■ TASK REQUIREMENTS: Records follow. Select each line holding "materials".

■ LISTING:
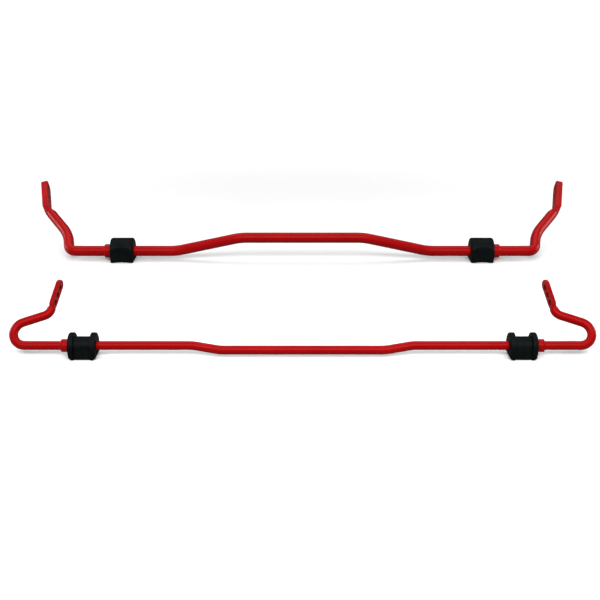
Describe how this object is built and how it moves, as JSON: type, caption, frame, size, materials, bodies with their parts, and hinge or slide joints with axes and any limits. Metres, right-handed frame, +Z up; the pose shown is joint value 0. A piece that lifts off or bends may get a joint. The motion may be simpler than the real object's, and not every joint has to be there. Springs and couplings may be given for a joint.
{
  "type": "sway bar",
  "caption": "Matched front and rear sway bars of bent spring steel with flattened, drilled ends, each turning in split D bushings beside pressed stop rings.",
  "frame": {"origin": "floor level, under the centre of the set, where the bushings stand", "axes": "+X along the bars to the right-hand ends, +Y from the rear bar to the front bar, +Z up"},
  "size_m": [1.3054, 0.8114, 0.1438],
  "materials": {
    "red_paint": "glossy powder coat",
    "bushing_rubber": "satin"
  },
  "bodies": {
    "front_left_bushing": {"front_bushing_left": "bushing_rubber"},
    "front_bar_body": {"front_bar": "red_paint", "front_stop_ring_left": "red_paint", "front_stop_ring_right": "red_paint"},
    "front_right_bushing": {"front_bushing_right": "bushing_rubber"},
    "rear_left_bushing": {"rear_bushing_left": "bushing_rubber"},
    "rear_bar_body": {"rear_bar": "red_paint", "rear_stop_ring_left": "red_paint", "rear_stop_ring_right": "red_paint"},
    "rear_right_bushing": {"rear_bushing_right": "bushing_rubber"}
  },
  "joints": [
    {"name": "front_bar_swing", "type": "hinge", "parent": "front_left_bushing", "child": "front_bar_body", "pos_m": [0, 0.19, 0.0215], "axis": [1, 0, 0], "range_deg": [-25, 25]},
    {"name": "front_right_bushing_turn", "type": "hinge", "parent": "front_bar_body", "child": "front_right_bushing", "pos_m": [0, 0.19, 0.0215], "axis": [1, 0, 0], "range_deg": [-25, 25]},
    {"name": "rear_set_slide", "type": "slide", "parent": "front_left_bushing", "child": "rear_left_bushing", "axis": [0, -1, 0], "range_m": [0, 0.3]},
    {"name": "rear_bar_swing", "type": "hinge", "parent": "rear_left_bushing", "child": "rear_bar_body", "pos_m": [0, -0.383, 0.021], "axis": [1, 0, 0], "range_deg": [-25, 25]},
    {"name": "rear_right_bushing_turn", "type": "hinge", "parent": "rear_bar_body", "child": "rear_right_bushing", "pos_m": [0, -0.383, 0.021], "axis": [1, 0, 0], "range_deg": [-25, 25]}
  ],
  "couplings": [
    {"joint": "front_right_bushing_turn", "follows": "front_bar_swing", "ratio": -1},
    {"joint": "rear_right_bushing_turn", "follows": "rear_bar_swing", "ratio": -1}
  ]
}
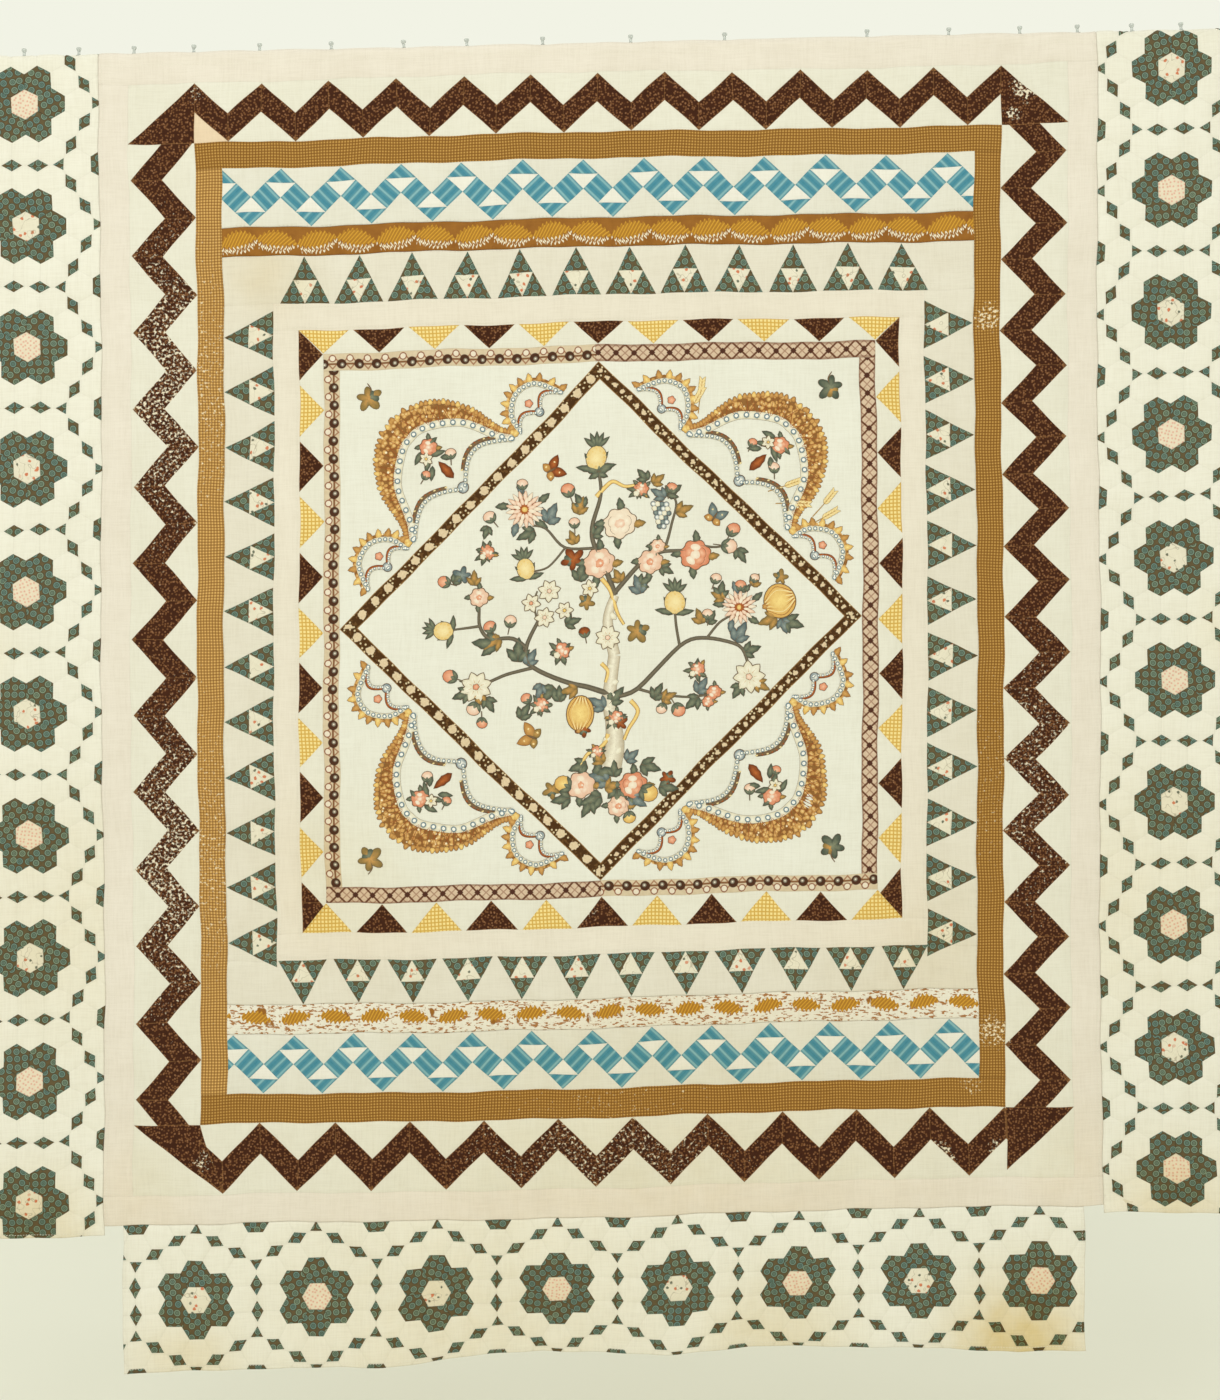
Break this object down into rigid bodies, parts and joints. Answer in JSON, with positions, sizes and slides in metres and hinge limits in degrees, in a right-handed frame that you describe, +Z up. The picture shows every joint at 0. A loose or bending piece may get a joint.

■ WRITTEN RESPONSE:
Describe how this object is built and how it moves, as JSON: type, caption, frame, size, materials, bodies with their parts, and hinge or slide joints with axes and any limits. Metres, right-handed frame, +Z up; the pose shown is joint value 0. A piece that lifts off or bends may get a joint. The motion may be simpler than the real object's, and not every joint has to be there. Springs and couplings may be given for a joint.
  "materials": {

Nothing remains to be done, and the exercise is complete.